### REQUIREMENT
The entire listing is to be repeated verbatim.

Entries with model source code
[start]

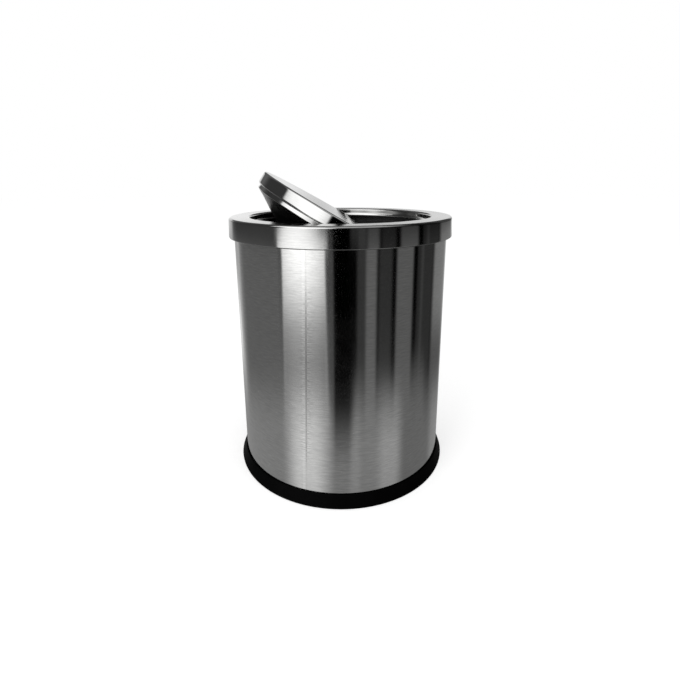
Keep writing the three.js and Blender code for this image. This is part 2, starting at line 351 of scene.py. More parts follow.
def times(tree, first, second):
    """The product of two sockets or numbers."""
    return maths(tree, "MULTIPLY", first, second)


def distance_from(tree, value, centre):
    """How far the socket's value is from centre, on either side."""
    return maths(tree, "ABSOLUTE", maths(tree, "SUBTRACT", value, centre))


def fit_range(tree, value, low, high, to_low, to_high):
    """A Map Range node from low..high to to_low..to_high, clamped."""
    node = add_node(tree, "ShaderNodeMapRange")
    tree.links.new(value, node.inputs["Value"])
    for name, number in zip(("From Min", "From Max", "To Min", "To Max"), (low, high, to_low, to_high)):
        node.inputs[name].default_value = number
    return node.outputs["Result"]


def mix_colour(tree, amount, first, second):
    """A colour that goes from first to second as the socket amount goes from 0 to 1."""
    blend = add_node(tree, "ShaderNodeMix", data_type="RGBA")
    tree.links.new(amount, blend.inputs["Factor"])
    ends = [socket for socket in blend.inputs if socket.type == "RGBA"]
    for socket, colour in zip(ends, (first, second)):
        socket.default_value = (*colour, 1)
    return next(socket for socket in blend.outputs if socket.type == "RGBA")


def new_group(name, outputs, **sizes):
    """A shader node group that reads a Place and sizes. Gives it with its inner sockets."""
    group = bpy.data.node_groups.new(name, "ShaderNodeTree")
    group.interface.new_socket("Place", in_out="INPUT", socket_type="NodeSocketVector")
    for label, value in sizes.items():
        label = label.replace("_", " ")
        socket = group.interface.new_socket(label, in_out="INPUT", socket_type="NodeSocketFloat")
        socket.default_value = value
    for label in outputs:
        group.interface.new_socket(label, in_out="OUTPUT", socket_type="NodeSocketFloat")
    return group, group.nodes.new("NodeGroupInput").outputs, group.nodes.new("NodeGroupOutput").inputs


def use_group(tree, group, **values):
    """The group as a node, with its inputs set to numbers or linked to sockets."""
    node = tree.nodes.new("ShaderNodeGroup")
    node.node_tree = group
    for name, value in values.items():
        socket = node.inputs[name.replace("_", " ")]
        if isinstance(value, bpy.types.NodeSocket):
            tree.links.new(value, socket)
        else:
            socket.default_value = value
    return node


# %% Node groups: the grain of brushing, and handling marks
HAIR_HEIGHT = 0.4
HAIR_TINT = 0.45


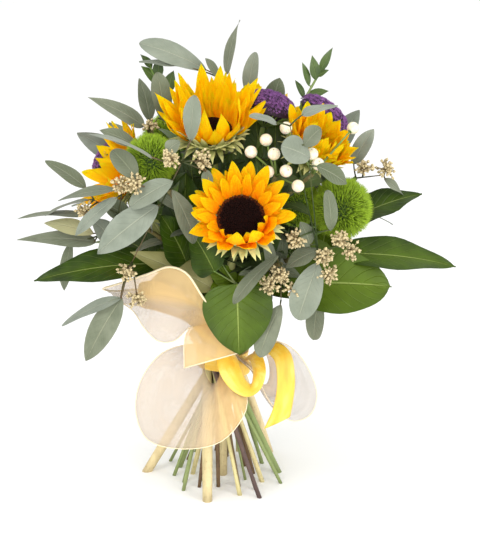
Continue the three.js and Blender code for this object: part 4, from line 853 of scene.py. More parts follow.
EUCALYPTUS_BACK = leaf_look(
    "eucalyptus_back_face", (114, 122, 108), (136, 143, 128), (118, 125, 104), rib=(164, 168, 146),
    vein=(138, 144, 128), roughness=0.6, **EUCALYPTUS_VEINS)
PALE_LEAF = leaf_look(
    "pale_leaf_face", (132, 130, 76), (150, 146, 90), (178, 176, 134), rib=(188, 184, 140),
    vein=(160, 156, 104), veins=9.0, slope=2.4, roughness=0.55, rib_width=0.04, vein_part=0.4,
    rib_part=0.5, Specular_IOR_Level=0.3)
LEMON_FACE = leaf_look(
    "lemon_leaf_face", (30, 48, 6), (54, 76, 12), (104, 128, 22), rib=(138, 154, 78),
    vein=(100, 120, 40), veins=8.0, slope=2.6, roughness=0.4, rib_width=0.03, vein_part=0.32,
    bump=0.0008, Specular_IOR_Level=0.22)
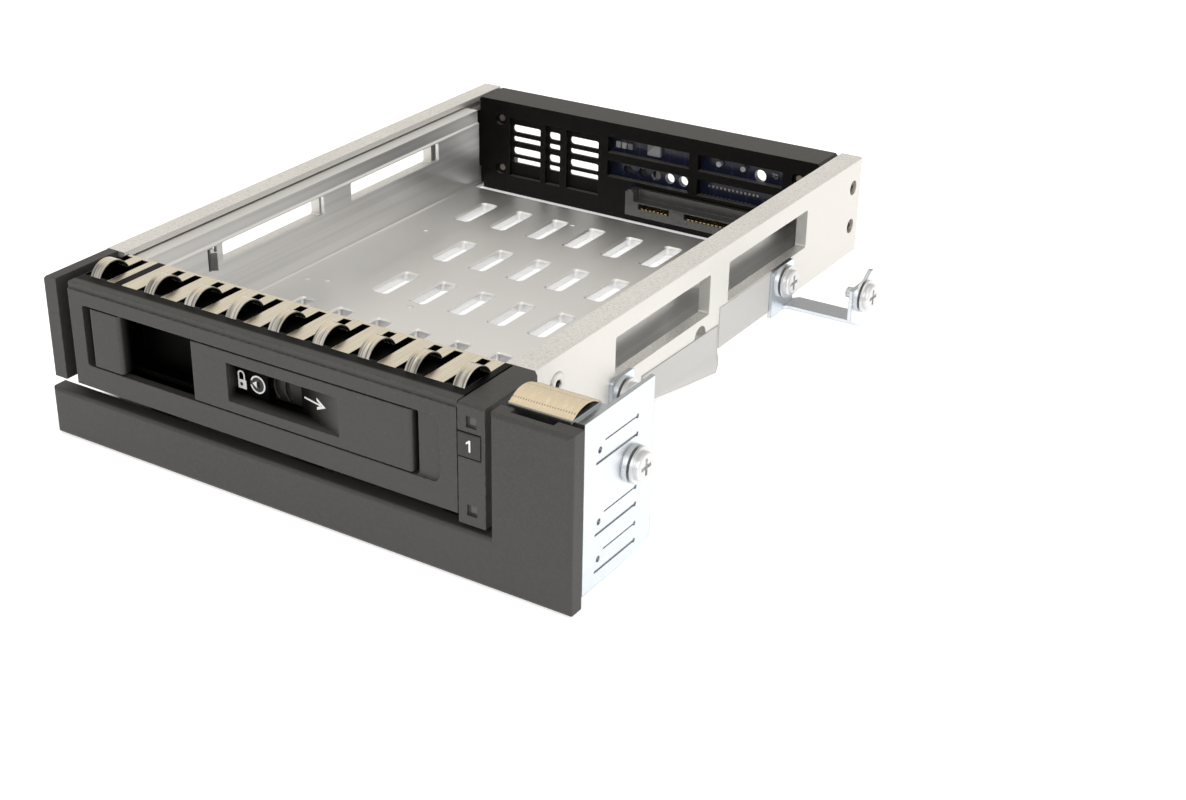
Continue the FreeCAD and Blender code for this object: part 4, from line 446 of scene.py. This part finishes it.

[end]

### EXERCISE RESPONSE
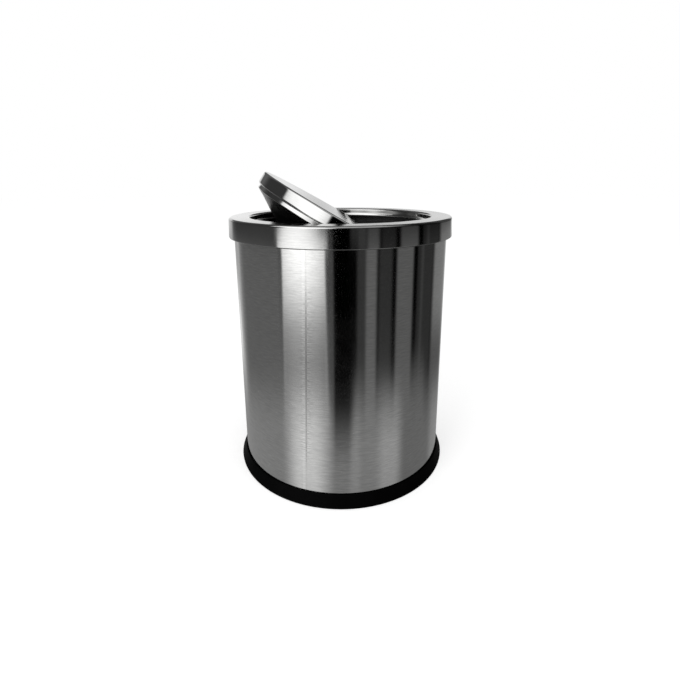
Keep writing the three.js and Blender code for this image. This is part 2, starting at line 351 of scene.py. More parts follow.
def times(tree, first, second):
    """The product of two sockets or numbers."""
    return maths(tree, "MULTIPLY", first, second)


def distance_from(tree, value, centre):
    """How far the socket's value is from centre, on either side."""
    return maths(tree, "ABSOLUTE", maths(tree, "SUBTRACT", value, centre))


def fit_range(tree, value, low, high, to_low, to_high):
    """A Map Range node from low..high to to_low..to_high, clamped."""
    node = add_node(tree, "ShaderNodeMapRange")
    tree.links.new(value, node.inputs["Value"])
    for name, number in zip(("From Min", "From Max", "To Min", "To Max"), (low, high, to_low, to_high)):
        node.inputs[name].default_value = number
    return node.outputs["Result"]


def mix_colour(tree, amount, first, second):
    """A colour that goes from first to second as the socket amount goes from 0 to 1."""
    blend = add_node(tree, "ShaderNodeMix", data_type="RGBA")
    tree.links.new(amount, blend.inputs["Factor"])
    ends = [socket for socket in blend.inputs if socket.type == "RGBA"]
    for socket, colour in zip(ends, (first, second)):
        socket.default_value = (*colour, 1)
    return next(socket for socket in blend.outputs if socket.type == "RGBA")


def new_group(name, outputs, **sizes):
    """A shader node group that reads a Place and sizes. Gives it with its inner sockets."""
    group = bpy.data.node_groups.new(name, "ShaderNodeTree")
    group.interface.new_socket("Place", in_out="INPUT", socket_type="NodeSocketVector")
    for label, value in sizes.items():
        label = label.replace("_", " ")
        socket = group.interface.new_socket(label, in_out="INPUT", socket_type="NodeSocketFloat")
        socket.default_value = value
    for label in outputs:
        group.interface.new_socket(label, in_out="OUTPUT", socket_type="NodeSocketFloat")
    return group, group.nodes.new("NodeGroupInput").outputs, group.nodes.new("NodeGroupOutput").inputs


def use_group(tree, group, **values):
    """The group as a node, with its inputs set to numbers or linked to sockets."""
    node = tree.nodes.new("ShaderNodeGroup")
    node.node_tree = group
    for name, value in values.items():
        socket = node.inputs[name.replace("_", " ")]
        if isinstance(value, bpy.types.NodeSocket):
            tree.links.new(value, socket)
        else:
            socket.default_value = value
    return node


# %% Node groups: the grain of brushing, and handling marks
HAIR_HEIGHT = 0.4
HAIR_TINT = 0.45


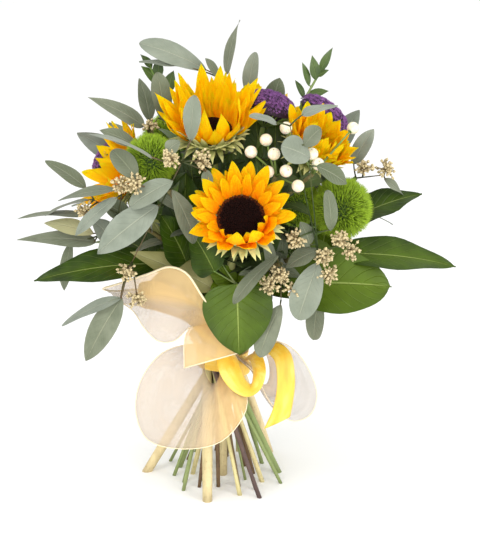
Continue the three.js and Blender code for this object: part 4, from line 853 of scene.py. More parts follow.
EUCALYPTUS_BACK = leaf_look(
    "eucalyptus_back_face", (114, 122, 108), (136, 143, 128), (118, 125, 104), rib=(164, 168, 146),
    vein=(138, 144, 128), roughness=0.6, **EUCALYPTUS_VEINS)
PALE_LEAF = leaf_look(
    "pale_leaf_face", (132, 130, 76), (150, 146, 90), (178, 176, 134), rib=(188, 184, 140),
    vein=(160, 156, 104), veins=9.0, slope=2.4, roughness=0.55, rib_width=0.04, vein_part=0.4,
    rib_part=0.5, Specular_IOR_Level=0.3)
LEMON_FACE = leaf_look(
    "lemon_leaf_face", (30, 48, 6), (54, 76, 12), (104, 128, 22), rib=(138, 154, 78),
    vein=(100, 120, 40), veins=8.0, slope=2.6, roughness=0.4, rib_width=0.03, vein_part=0.32,
    bump=0.0008, Specular_IOR_Level=0.22)
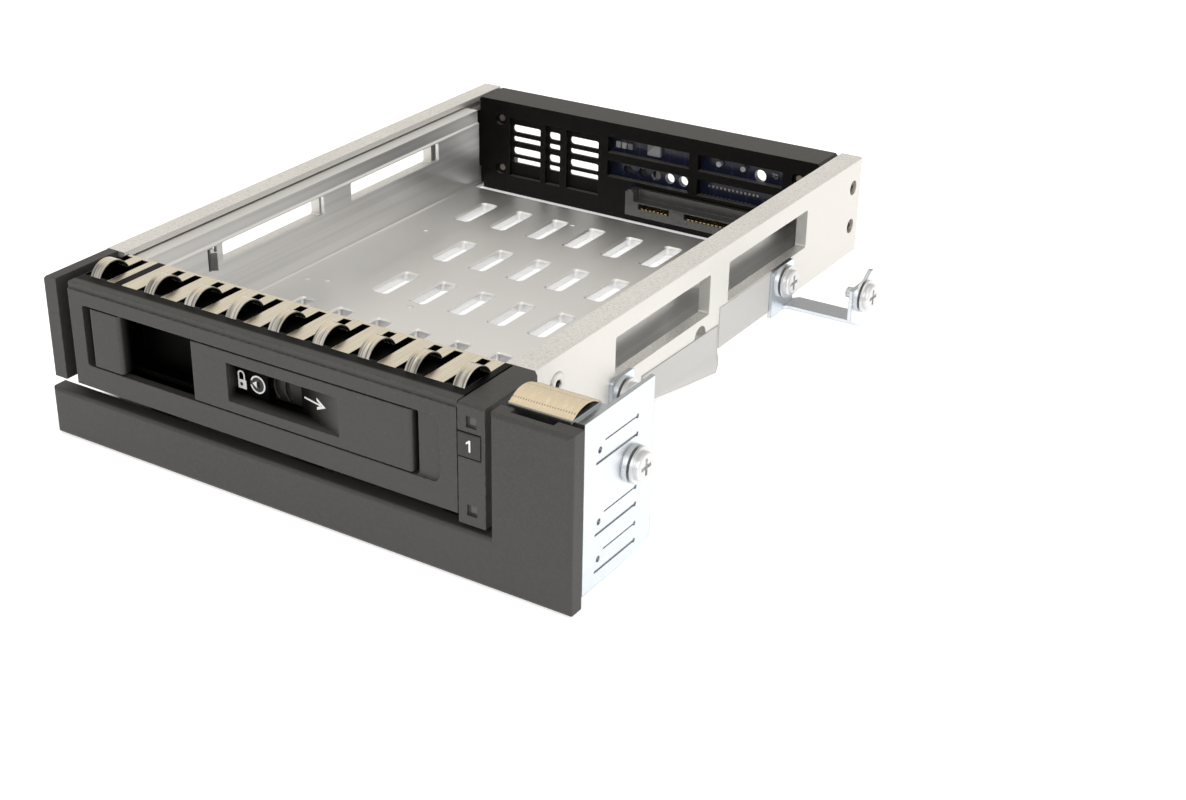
Continue the FreeCAD and Blender code for this object: part 4, from line 446 of scene.py. This part finishes it.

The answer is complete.